A deferred cleansing method for RFID data analytics

Radio Frequency Identification is gaining broader adoption in many areas. One of the challenges in implementing an RFID-based system is dealing with anomalies in RFID reads. A small number of anomalies can translate into large errors in analytical results. Conventional "eager" approaches cleanse all data upfront and then apply queries on cleaned data. However, this approach is not feasible when several applications define anomalies and corrections on the same data set differently and not all anomalies can be defined beforehand. This necessitates anomaly handling at query time. We introduce a deferred approach for detecting and correcting RFID data anomalies.

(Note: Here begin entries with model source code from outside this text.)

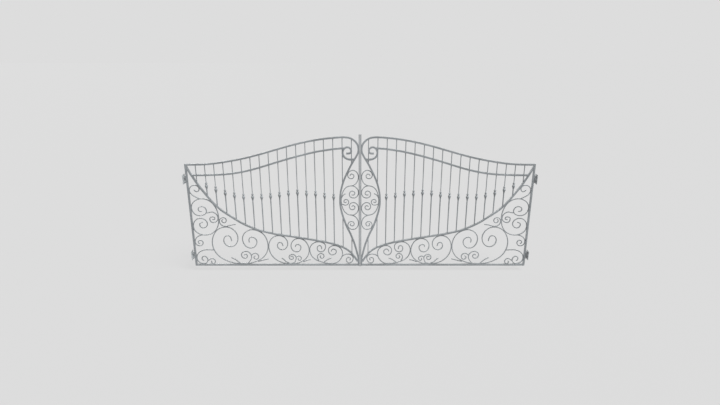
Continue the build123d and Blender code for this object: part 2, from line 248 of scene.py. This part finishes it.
def bare_steel(name, base, film, ring_mm):
    """Turned steel with fine rings along Z and patches of dark grease."""
    material, tree, shader, place = new_finish(name)
    patches = ramp_in(tree, noise_in(tree, place, 90.0, 5.0), 0.40, 0.66)
    tree.links.new(blend_colour(tree, patches, base, film), shader.inputs["Base Color"])
    rough = math_in(tree, "MULTIPLY_ADD", patches, 0.28)
    rough.node.inputs[2].default_value = 0.28
    tree.links.new(rough, shader.inputs["Roughness"])
    rings = node_in(
        tree,
        "ShaderNodeTexWave",
        {"Vector": place, "Scale": 2 * math.pi / (ring_mm * MM) / WAVE_RADIANS,
         "Distortion": 1.5, "Detail": 2.0},
        wave_type="BANDS",
        bands_direction="Z",
    )
    _, soft_normal = edge_mask(tree, 0.8 * MM)
    bump = node_in(
        tree,
        "ShaderNodeBump",
        {"Height": rings.outputs["Fac"], "Strength": 0.25,
         "Distance": RING_DEPTH, "Normal": soft_normal},
    )
    tree.links.new(bump.outputs[0], shader.inputs["Normal"])
    shader.inputs["Metallic"].default_value = 1.0
    return material


pin_steel = bare_steel("hinge pin steel", STEEL, GREASE, ring_mm=RING_MM)

# %% Finishes on the frame's pieces
RAILS = ("hinge_stile", "bottom_rail", "meeting_bar", "top_rail", "bow_bar", "second_rail", "swag_rail")
SCROLLS = ("side_scrolls", "large_scroll", "middle_scroll", "small_scroll", "bow_scrolls")
PICKETS = ("upper_pickets", "lower_pickets")
finishes = {name: rail_paint for name in RAILS + ("hinge_eyes",)}
finishes.update({name: scroll_paint for name in SCROLLS})
finishes.update({name: picket_paint for name in PICKETS})
finishes.update({"wall_plates": plate_paint_painted_light, "hinge_pins": pin_steel})
for side in SIDES:
    for name, finish in finishes.items():
        piece = nodes[side + "_" + name]
        piece.data.materials.clear()
        piece.data.materials.append(finish)
print("finishes:", sorted({finish.name for finish in finishes.values()}))

# %% [markdown]
# ## Reading the pickets from the frame
#
# The frame's pickets have twelve flats, which is enough for a collision. To turn them round, the
# lesson needs each picket's axis, its foot and head, and the height of its knuckle. All of that is in
# the frame's mesh: the loose triangles are merged in a copy, the copy falls apart into one island for
# each picket, and the widest ring of an island is its knuckle.

# %% Islands of a mesh
KNUCKLE_HALF = 12 * MM  # a picket that is wider than this to one side has a knuckle
RING_BAND = 0.5 * MM  # corners this near to the widest one are on the knuckle's ring


def islands_of(piece):
    """The places of the corners of each separate solid in a frame piece."""
    copy = bmesh.new()
    copy.from_mesh(piece.data)
    bmesh.ops.remove_doubles(copy, verts=copy.verts, dist=SAME_PLACE)
    left = dict.fromkeys(copy.verts)  # in the mesh's own order, so that each run gives the same
    islands = []
    while left:
        first = next(iter(left))
        del left[first]
        reach = [first]
        island = []
        while reach:
            corner = reach.pop()
            island.append(corner.co.copy())
            for edge in corner.link_edges:
                other = edge.other_vert(corner)
                if other in left:
                    del left[other]
                    reach.append(other)
        islands.append(island)
    copy.free()
    return sorted(islands, key=lambda island: (round(island[0].x, 2), -max(c.z for c in island)))


def measure_picket(corners):
    """Axis, foot, head and knuckle height (None on a plain picket), in metres."""
    axis_x = (min(c.x for c in corners) + max(c.x for c in corners)) / 2
    foot = min(c.z for c in corners)
    head = max(c.z for c in corners)
    widest = max(abs(c.y) for c in corners)
    ring = [c.z for c in corners if abs(c.y) > widest - RING_BAND]
    knuckle = (min(ring) + max(ring)) / 2 if widest > KNUCKLE_HALF else None
    return {"x": axis_x, "foot": foot, "head": head, "knuckle": knuckle}


pickets = {}
for side in SIDES:
    for name in PICKETS:
        pickets[side, name] = [measure_picket(i) for i in islands_of(nodes[side + "_" + name])]
        turned = sum(picket["knuckle"] is not None for picket in pickets[side, name])
        print(side, name, len(pickets[side, name]), "pieces,", turned, "with a knuckle")

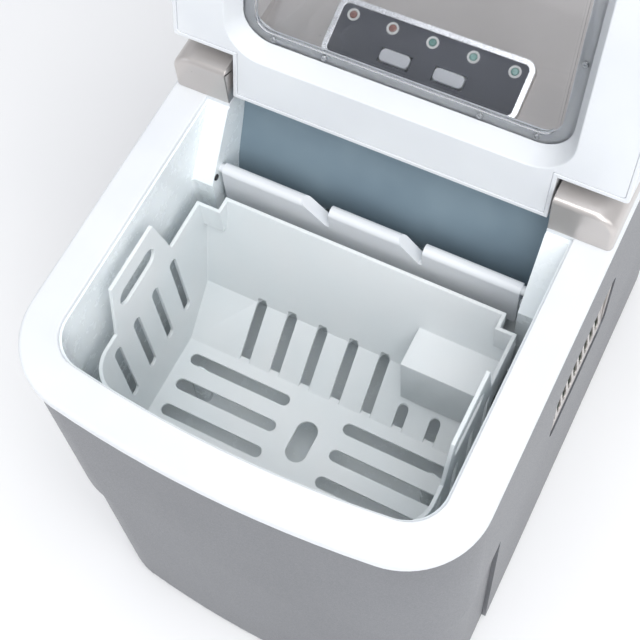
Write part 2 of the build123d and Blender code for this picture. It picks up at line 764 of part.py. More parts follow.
def basket_block(grow):
    """Room inside the basket, or its outer skin when grown by the wall."""
    floor_z = rim_z - basket_floor_drop - grow
    top_z = rim_z - handle_top_drop + (2 if not grow else 0)
    with BuildPart() as block:
        with BuildSketch(Plane.XY.offset(floor_z)):
            add(bowed_plan(basket_floor_half + grow, arm_y, arm_y - basket_front_back - grow, 16 + grow, 0))
        extrude(amount=top_z - floor_z, taper=-basket_draft)
        with BuildSketch(Plane.YZ):
            with BuildLine():
                Polyline(
                    (front_y - 20, rim_z - basket_floor_drop), (arm_y - ramp_start, rim_z - basket_floor_drop),
                    (arm_y - ramp_end, rim_z - ramp_end_drop), (arm_y - back_wall_top, rim_z - basket_top_drop),
                    (arm_y - back_wall_top + 4, rim_z + 20), (front_y - 20, rim_z + 20), close=True)
            make_face()
            if grow:
                offset(amount=grow, kind=Kind.INTERSECTION)
        extrude(amount=width, both=True, mode=Mode.INTERSECT)
        # pump recess in the right rear corner
        with BuildSketch(Plane.XY.offset(rim_z - 118 + grow)):
            with Locations((40 + grow, arm_y - 64 + grow)):
                Rectangle(100, 100, align=(Align.MIN, Align.MIN))
        extrude(amount=43 - 2 * grow, mode=Mode.SUBTRACT)
        # rear corners cut back to pass the columns
        with BuildSketch(Plane.XY.offset(rim_z - 62 + grow)):
            for side, edge, inner in ((-1, Align.MAX, notch_left), (1, Align.MIN, notch_right)):
                with Locations((side * (inner + grow), arm_y - 40 + grow)):
                    Rectangle(60, 60, align=(edge, Align.MIN))
        extrude(amount=80, mode=Mode.SUBTRACT)
    return block.part


handle_back = (77.0, 117.0)
with BuildPart() as ice_basket:
    add(basket_block(basket_wall))
    add(basket_block(0), mode=Mode.SUBTRACT)
    # walls stop low, except at the two handle tabs
    top_z = rim_z - basket_top_drop
    with BuildSketch(Plane.YZ):
        with BuildLine():
            Polyline((front_y, top_z), (front_y, rim_z + 10), (arm_y, rim_z + 10), (arm_y, top_z),
                     (arm_y - handle_back[0] + 8, top_z), (arm_y - handle_back[0], rim_z - handle_top_drop - 0.2),
                     (arm_y - handle_back[1], rim_z - handle_top_drop - 0.2),
                     (arm_y - handle_back[1] - 8, top_z), close=True)
        make_face()
    extrude(amount=width, both=True, mode=Mode.SUBTRACT)
    with BuildSketch(Plane.XY.offset(top_z)):
        Rectangle(2 * basket_floor_half - 20, 3 * depth)
    extrude(amount=basket_top_drop, mode=Mode.SUBTRACT)
    with BuildSketch(along_x(-half, 0, 0)):
        with Locations((arm_y - 98, rim_z - 25)):
            SlotOverall(33, 12)
        for back in (72, 91, 110, 129):
            with Locations((arm_y - back, rim_z - 79)):
                SlotOverall(54, 6, rotation=90)
    extrude(amount=width, mode=Mode.SUBTRACT)
    floor_under = rim_z - basket_floor_drop - basket_wall - 1
    with BuildSketch(Plane.XY.offset(floor_under)):
        for back in (88.1, 105.1, 122.1):
            with Locations((-48.7, arm_y - back), (48.7, arm_y - back)):
                SlotCenterToCenter(56.6, 6.8)
        with Locations((0, arm_y - 106)):
            SlotCenterToCenter(13, 12, rotation=90)
    extrude(amount=5, mode=Mode.SUBTRACT)
    with BuildSketch(Plane.XY.offset(rim_z - basket_floor_drop)):
        for k in range(8):
            slot_end = ramp_end - 2 if k < 5 else ramp_end + 14.5
            with Locations((-51.6 + 19 * k, arm_y - slot_end - 20)):
                SlotOverall(40, 6, rotation=90)
    extrude(amount=28, mode=Mode.SUBTRACT)


# ---- Lid ----
def lid_plan(inset):
    """Outline of the lid with its hinge tongue, on the lid's own plane."""
    with BuildSketch() as plan:
        add(bowed_plan(lid_half - inset, notch_depth + inset, lid_length - inset, front_corner - inset, 2))
        with Locations((0, inset)):
            Rectangle(2 * (tongue_half - inset), notch_depth + 10, align=(Align.CENTER, Align.MIN))
    return plan.sketch


def window_plan(inset):
    """Outline of the window, on the lid's own plane."""
    return bowed_plan(window_half - inset, window_bottom + inset, lid_length - window_front_margin - inset,
                      front_corner - 8 - inset, window_corner - inset)


skin = 2.5
pane_gap = 0.2
flange_z = -window_depth - window_thickness
stake_spots = [(x, window_bottom + 2.6) for x in (-69, -41, 41, 69)]
stake_spots += [(side * (window_half - 2.6), y) for side in (-1, 1) for y in (88, 138)]
stake_spots += [(x, lid_length - window_front_margin - 4.2) for x in (-35, 35)]
well_inset = 3.0
well_wall = 2.0
ledge_thickness = 2.0
with BuildPart() as lid_frame:
    with BuildSketch(lid_face.offset(-lid_thickness)):
        add(lid_plan(0))
    extrude(amount=lid_thickness)
    with BuildSketch(lid_face.offset(-lid_thickness + skin)):
        add(lid_plan(lid_wall))
    extrude(amount=lid_thickness, mode=Mode.SUBTRACT)
    with BuildSketch(lid_face.offset(-lid_thickness)):
        add(window_plan(-well_inset - well_wall))
    extrude(amount=lid_thickness - window_depth)
    with BuildSketch(lid_face.offset(-lid_thickness)):
        add(window_plan(-well_inset))
    extrude(amount=lid_thickness - window_depth, mode=Mode.SUBTRACT)
    with BuildSketch(lid_face.offset(flange_z - ledge_thickness)):
        add(window_plan(-well_inset))
        add(window_plan(window_ledge), mode=Mode.SUBTRACT)
    extrude(amount=ledge_thickness)
    with BuildSketch(lid_face.offset(flange_z)):
        with Locations(*stake_spots):
            Circle(1.05)
    extrude(amount=-ledge_thickness, mode=Mode.SUBTRACT)
    for side in (-1, 1):
        with BuildSketch(along_x(side * (tongue_half - 1), hinge_y, hinge_z)):
            Circle(7)
        extrude(amount=-side * 8)
        with BuildSketch(along_x(side * (tongue_half + 1), hinge_y, hinge_z)):
            Circle(hinge_pin_radius)
        extrude(amount=-side * 8, mode=Mode.SUBTRACT)
    outer_face = lid_frame.faces().sort_by(Axis(lid_face.origin, lid_face.z_dir))[0]
    fillet(outer_face.outer_wire().edges(), 2)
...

Each application specifies the detection and the correction of relevant anomalies using declarative sequence-based rules. An application query is then automatically rewritten based on the cleansing rules that the application has specified, to provide answers over cleaned data. We show that a naive approach to deferred cleansing that applies rules without leveraging query information can be prohibitive. We develop two novel rewrite methods, both of which reduce the amount of data to be cleaned, by exploiting predicates in application queries while guaranteeing correct answers. We leverage standardized SQL/OLAP functionality to implement rules specified in a declarative sequence-based language. This allows efficient evaluation of cleansing rules using existing query processing capabilities of a DBMS. Our experimental results show that deferred cleansing is affordable for typical analytic queries over RFID data.